16-18節を見ると、著者は「誰にですか/誰に対してですか」「~ではありませんか。」と語りかけ「○○をしたのはまさに彼らだ」を強調しています。また16節を含めて3度繰り返していますから、よほど強く言いたかったのでしょう。「決して頑なになってはいけません」という著者の気持ちが込められています。
まず16節では「モーセに率いられてエジプトを出た、すべての者たち」とあるように反抗した人物に焦点を当てています。エジプト脱出の経緯から明らかなように、イスラエルの民は割れた海を渡る出来事をはじめとして人知を越えた神のわざによってエジプトの奴隷から解放されました。しかも彼らは奴隷の苦しみを神に叫んだだけで、彼らの努力で解放されたのではありません。神の深いあわれみを受けた者たちが神に反抗したのです。

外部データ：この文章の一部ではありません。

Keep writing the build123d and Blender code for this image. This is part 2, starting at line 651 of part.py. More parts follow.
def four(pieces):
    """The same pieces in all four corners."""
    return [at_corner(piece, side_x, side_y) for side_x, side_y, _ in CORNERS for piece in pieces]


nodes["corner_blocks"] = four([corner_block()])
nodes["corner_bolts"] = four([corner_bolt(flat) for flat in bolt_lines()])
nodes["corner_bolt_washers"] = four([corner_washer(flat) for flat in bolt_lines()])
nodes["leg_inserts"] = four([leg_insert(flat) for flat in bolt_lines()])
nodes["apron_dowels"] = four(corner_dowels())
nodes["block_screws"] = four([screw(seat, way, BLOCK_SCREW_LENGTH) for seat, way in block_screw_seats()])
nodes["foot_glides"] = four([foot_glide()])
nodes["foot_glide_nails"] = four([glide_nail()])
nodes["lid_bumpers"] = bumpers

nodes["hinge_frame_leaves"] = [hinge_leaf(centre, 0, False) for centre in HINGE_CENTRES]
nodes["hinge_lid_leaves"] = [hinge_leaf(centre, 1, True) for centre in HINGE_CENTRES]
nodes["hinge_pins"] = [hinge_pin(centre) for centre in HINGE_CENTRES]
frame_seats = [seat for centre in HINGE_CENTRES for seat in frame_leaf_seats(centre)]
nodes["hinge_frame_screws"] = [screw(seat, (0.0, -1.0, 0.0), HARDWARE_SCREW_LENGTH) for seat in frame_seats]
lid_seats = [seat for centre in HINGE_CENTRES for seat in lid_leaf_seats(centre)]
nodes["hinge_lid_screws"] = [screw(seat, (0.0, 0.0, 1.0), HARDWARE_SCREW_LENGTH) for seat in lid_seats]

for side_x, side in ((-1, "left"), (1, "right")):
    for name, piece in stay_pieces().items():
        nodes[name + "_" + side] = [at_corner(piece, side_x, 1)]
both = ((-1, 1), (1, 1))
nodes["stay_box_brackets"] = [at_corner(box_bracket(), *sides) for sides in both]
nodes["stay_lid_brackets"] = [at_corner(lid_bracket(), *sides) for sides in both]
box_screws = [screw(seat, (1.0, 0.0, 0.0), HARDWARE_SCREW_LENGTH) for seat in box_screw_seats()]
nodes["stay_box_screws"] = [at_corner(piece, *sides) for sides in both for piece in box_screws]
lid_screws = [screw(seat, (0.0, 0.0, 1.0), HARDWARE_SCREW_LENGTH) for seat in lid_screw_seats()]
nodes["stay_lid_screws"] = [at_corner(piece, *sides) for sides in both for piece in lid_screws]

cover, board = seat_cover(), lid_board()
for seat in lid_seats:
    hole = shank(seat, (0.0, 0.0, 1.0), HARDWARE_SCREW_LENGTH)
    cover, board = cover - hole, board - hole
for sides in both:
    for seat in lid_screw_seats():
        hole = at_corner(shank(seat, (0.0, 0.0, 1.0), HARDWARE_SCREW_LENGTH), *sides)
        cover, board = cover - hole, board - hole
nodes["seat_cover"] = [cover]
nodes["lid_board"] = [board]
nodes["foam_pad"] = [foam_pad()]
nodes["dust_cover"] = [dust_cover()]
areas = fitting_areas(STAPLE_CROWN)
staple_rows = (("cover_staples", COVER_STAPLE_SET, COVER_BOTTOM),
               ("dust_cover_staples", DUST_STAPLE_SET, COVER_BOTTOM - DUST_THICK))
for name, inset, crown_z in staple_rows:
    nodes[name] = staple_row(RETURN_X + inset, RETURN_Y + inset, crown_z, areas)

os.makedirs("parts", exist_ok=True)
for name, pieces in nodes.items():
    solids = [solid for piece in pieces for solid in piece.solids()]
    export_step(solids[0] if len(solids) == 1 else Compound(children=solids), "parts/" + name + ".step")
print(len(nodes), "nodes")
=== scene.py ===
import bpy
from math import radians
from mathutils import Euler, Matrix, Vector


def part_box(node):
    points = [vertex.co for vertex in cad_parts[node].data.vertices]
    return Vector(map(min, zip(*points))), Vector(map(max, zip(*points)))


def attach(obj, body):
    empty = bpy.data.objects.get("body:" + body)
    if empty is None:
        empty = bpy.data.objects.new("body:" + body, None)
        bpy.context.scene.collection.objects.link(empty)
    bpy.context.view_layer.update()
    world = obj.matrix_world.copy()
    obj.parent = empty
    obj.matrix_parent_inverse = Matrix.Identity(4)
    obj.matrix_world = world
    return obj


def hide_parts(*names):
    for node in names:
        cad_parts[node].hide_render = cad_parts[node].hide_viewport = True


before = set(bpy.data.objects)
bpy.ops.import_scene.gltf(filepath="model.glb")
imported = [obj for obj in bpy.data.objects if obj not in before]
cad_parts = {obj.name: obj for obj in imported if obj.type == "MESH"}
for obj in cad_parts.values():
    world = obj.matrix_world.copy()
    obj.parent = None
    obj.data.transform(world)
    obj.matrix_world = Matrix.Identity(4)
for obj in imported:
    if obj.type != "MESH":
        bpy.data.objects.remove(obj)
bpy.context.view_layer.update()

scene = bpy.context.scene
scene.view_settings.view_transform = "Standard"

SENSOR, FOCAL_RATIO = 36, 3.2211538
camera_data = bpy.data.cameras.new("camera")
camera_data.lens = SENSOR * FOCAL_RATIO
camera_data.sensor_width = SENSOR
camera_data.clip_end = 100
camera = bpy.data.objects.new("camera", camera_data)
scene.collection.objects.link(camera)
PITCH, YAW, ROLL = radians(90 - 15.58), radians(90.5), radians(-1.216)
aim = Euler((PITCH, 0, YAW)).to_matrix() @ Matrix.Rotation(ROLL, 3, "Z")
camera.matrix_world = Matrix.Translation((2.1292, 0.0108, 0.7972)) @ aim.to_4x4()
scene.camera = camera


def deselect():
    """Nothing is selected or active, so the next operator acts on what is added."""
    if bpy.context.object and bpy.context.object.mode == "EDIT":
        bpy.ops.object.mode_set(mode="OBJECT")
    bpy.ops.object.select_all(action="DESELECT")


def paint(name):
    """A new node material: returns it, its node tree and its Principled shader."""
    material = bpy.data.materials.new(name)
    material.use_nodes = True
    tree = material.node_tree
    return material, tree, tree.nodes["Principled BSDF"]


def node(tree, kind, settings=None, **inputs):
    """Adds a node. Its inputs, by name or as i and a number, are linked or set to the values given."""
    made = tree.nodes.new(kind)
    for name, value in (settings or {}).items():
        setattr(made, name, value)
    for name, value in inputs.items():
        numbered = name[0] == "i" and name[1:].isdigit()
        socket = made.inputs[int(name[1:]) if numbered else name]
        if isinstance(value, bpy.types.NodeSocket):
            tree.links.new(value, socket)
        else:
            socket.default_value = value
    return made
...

続く17節では「罪を犯して、荒野に屍をさらした者たちに対して」とあるように、憤りの原因に焦点を当てています。罪を犯すとは神のことばを守らないことであり、神よりも自分を優先する姿です。
ここでは「安息に入らせないと誓われた」とあるように神の罰を受ける者に焦点が当てられています。その答えが「ほかでもない、従わなかった者たち」です。「罪を犯す」は「○○をしたい」という意思に重きを置いていますが、「従わない」は「神をどう捉えているか」に重きを置いています。先ほど申しましたように、イスラエルの民はエジプト脱出直後は神を信じ従っていました。それからすれば、「従わない」は神への恐れと感謝を失った証拠なのです。

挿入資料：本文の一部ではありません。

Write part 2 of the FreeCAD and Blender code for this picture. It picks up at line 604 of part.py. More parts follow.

これらのことがらを著者はこのようにまとめます(19節)。イスラエルの民における不信仰とは「エジプト脱出という神のあわれみを受けているにもかかわらず、神への恐れや感謝を失って自己中心になっている姿」と言えます。これをクリスチャンに適用するとこうなります。「イエスの犠牲による救いという神のあわれみを受けているにもかかわらず、神への恐れや感謝を失って自己中心になっている姿」これが不信仰です。それゆえ不信仰になってますますイエスからの平安や希望を失うことにならないように、手紙の著者は歴史から語るのです。
■おわりに
今、読者であるユダヤ人クリスチャンは長く続く迫害によってイエスから離れそうになっています。イエスを信頼することに反抗し、イエスではない「御使い礼拝」へ揺れています。彼らの父祖たちがエジプト脱出から安息であるカナンに至る中で試みを受けているように、彼らも救われてから御国に入るまでの人生という旅の中でたいへんな試練に遭っているのです。だから著者は父祖たちの失敗を取り上げて、不信仰にならないように警告するのです。イエスの救いにすでにあずかった者として、救われた時に抱いていたイエスへの信頼と希望を保つように勧めるのです。
ユダヤ人の父祖たちと同じように私たちも人生という荒野を旅しています。そして彼らや迫害に遭っている読者たちと同じように、様々な痛みや悲しみや不安や恐れによってイエスへの信頼が薄れイエスではない何かに安心を求めてしまうものです。「こんなにすばらしい救い」と喜び感動していたのに、いつの間にか忘れたり、苦しみが大きすぎて消えそうになります。あるいは、「昔の方がましだった」と、救われる前を懐かしんでしまうこともあります。
しかし救われる前と後では全く違う人生になっています。イエスによって救われる前は、助けを叫んでも助かるかどうかはわかりません。けれども、今は助けを叫んだら必ず応えてくださるイエスがおられます。「十字架で死んで私たちの罪を赦す方。死からよみがえり死に勝利した方。天に戻り天の御国に導いてくださる方。神と私たちをとりなしてくださる方」このイエスがいつもどこでもともにおられます。この確信を持ち続けることが何よりも大切です。